At GSU, she was more than just a number
Graduate Profile: TaShea’ Moore
TaShea’ Moore is passionate about physical therapy and wanted to go to a school with an excellent reputation. That’s what attracted her to Governors State University (GSU) – and a number of other schools.
But what convinced her to enroll in 2019 was the diversity.
“I interviewed for a lot of schools, but everything I attended at GSU, including Open House, made me feel like people were talking to me as a person, and I was not just candidate number 50.”
Now that Moore has earned her Doctor of Physical Therapy, she reflects on her experience at GSU.
After graduating from Monmouth College in 2017 with a degree in biopsychology – a hybrid of double biology and psychology – she had plans to go to physical therapy (PT) school.
However, she pivoted to marriage and motherhood, instead.
In 2019, Moore enrolled at GSU, however her passion for PT has its roots as far back as high school. In her junior year, Moore injured her hamstring while on the track team. This led to PT for eight weeks and rehab.
“I had a great therapist who listened to me and slowed me down so I could fully recover. He made my experience great, and I fell in love with the journey.’’
While at GSU, Moore discovered a fairly new focus of physical therapy – pelvic floor muscles which are located between the tailbone and the pubic bone and support the bowel and bladder. In women, they also support the uterus and vagina.

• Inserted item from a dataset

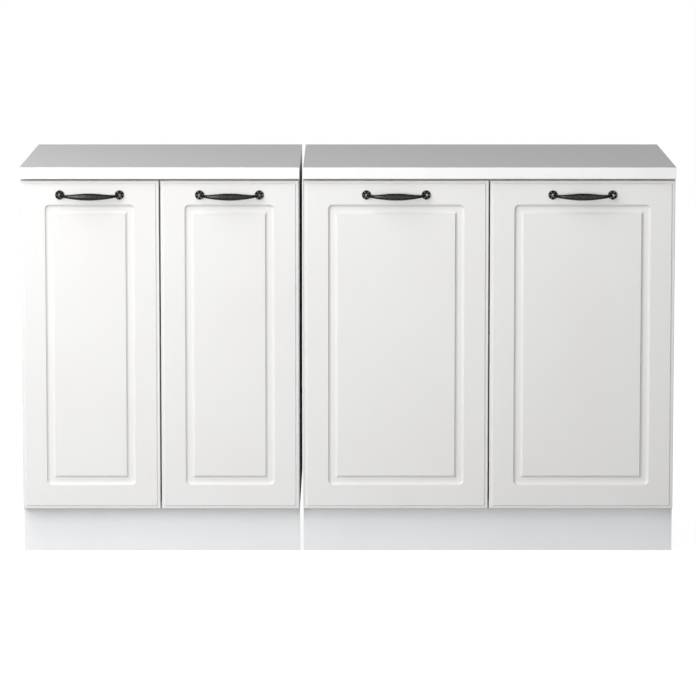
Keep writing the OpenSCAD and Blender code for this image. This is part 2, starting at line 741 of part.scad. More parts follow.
unit(wide_x) door(wide_w, false);  // wide_door_left
unit(wide_x) door(wide_w, true);  // wide_door_right
unit(wide_x) hinge_cups(wide_w, false);  // wide_hinge_cups_left
unit(wide_x) hinge_cups(wide_w, true);  // wide_hinge_cups_right
unit(wide_x) handle(wide_w, false);  // wide_handle_left
unit(wide_x) handle(wide_w, true);  // wide_handle_right
unit(wide_x) handle_screws(wide_w, false);  // wide_handle_screws_left
unit(wide_x) handle_screws(wide_w, true);  // wide_handle_screws_right
unit(wide_x) worktop_screws(wide_w);  // wide_worktop_screws
unit(wide_x) bumpers(wide_w);  // wide_bumpers
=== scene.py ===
"""Dresses a narrow and a wide kitchen base unit that stand side by side.

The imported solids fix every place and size. Here the doors, handles, worktops, plinths, legs and
hinge fittings are modelled again with the detail that shows, the boards get eased edges, and every
surface gets its finish. Sizes are in metres, written as millimetres times MM.
"""
from __future__ import annotations

import logging
import math
from contextlib import contextmanager
from dataclasses import dataclass, field
from enum import Enum
from functools import cached_property
from typing import Any, Callable, Iterable, Iterator

import bmesh
import bpy
from mathutils import Matrix, Vector


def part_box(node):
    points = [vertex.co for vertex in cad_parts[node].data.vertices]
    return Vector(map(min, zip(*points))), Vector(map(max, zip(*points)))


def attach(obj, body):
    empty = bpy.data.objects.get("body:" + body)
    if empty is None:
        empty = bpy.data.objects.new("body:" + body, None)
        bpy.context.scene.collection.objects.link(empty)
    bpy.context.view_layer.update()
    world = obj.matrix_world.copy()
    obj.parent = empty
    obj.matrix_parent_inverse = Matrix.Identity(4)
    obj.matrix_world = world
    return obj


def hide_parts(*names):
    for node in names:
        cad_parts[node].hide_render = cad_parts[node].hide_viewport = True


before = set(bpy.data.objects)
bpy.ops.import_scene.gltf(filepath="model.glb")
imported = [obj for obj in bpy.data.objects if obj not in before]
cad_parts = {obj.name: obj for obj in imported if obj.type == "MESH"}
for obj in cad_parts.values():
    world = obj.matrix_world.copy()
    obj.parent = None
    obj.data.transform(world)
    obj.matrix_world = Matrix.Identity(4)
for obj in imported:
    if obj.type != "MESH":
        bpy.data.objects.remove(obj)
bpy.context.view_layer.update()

MM = 0.001
SPECK = 0.001 * MM  # Points that lie closer together are one.
ALONG = 0.9  # A direction with at least this much of an axis counts as along it.
UNEDGED = -1.0  # The front of a board without a coated edge. No board reaches as far.
HINGE_END = 100.0 * MM  # From a door's end to the middle of its hinge.
HANDLE_PITCH = 128.0 * MM  # Between the two screws of a handle.
HANDLE_DROP = 31.0 * MM  # From a door's top to its handle's screws.
log = logging.getLogger("base_units")

Piece = bpy.types.Object
Triple = tuple[float, float, float]
Pair = tuple[float, float]
Test = Callable[[Vector, Vector], bool]


def node_operator(operation: str, swapped: bool = False) -> Callable[..., Wire]:
    """Makes an operator of Wire.

    Args:
        operation: Blender's name of the Math node's operation.
        swapped: True for the reflected form, which takes the other value first.

    Returns:
        The method, which adds the node and gives its result.
    """
    def method(wire: Wire, other: Value = 0.0) -> Wire:
        """Adds the Math node."""
        first, second = (other, wire) if swapped else (wire, other)
        return wire.recipe.node("ShaderNodeMath", {"operation": operation}, {0: first, 1: second})
    return method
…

She discovered the therapy after giving birth to her son. “I’ve always been athletic so muscle tone has always been there. After having my son, all the muscle tone was gone, and my core was not right.”
When she was researching how to re-train her core, she remembered her classes at GSU.
“I learned about all those core muscles in PT school and the pelvic floor function.”
In addition to a solid academic base, GSU gave Moore opportunities to lead. She served with the student PT association and as a grad assistant in the PT department.
Now, she looks forward to working with patients and future PTs, and representing the profession in underrepresented communities.
“I want to continue advocating for people who look like me to consider this field,” Moore said.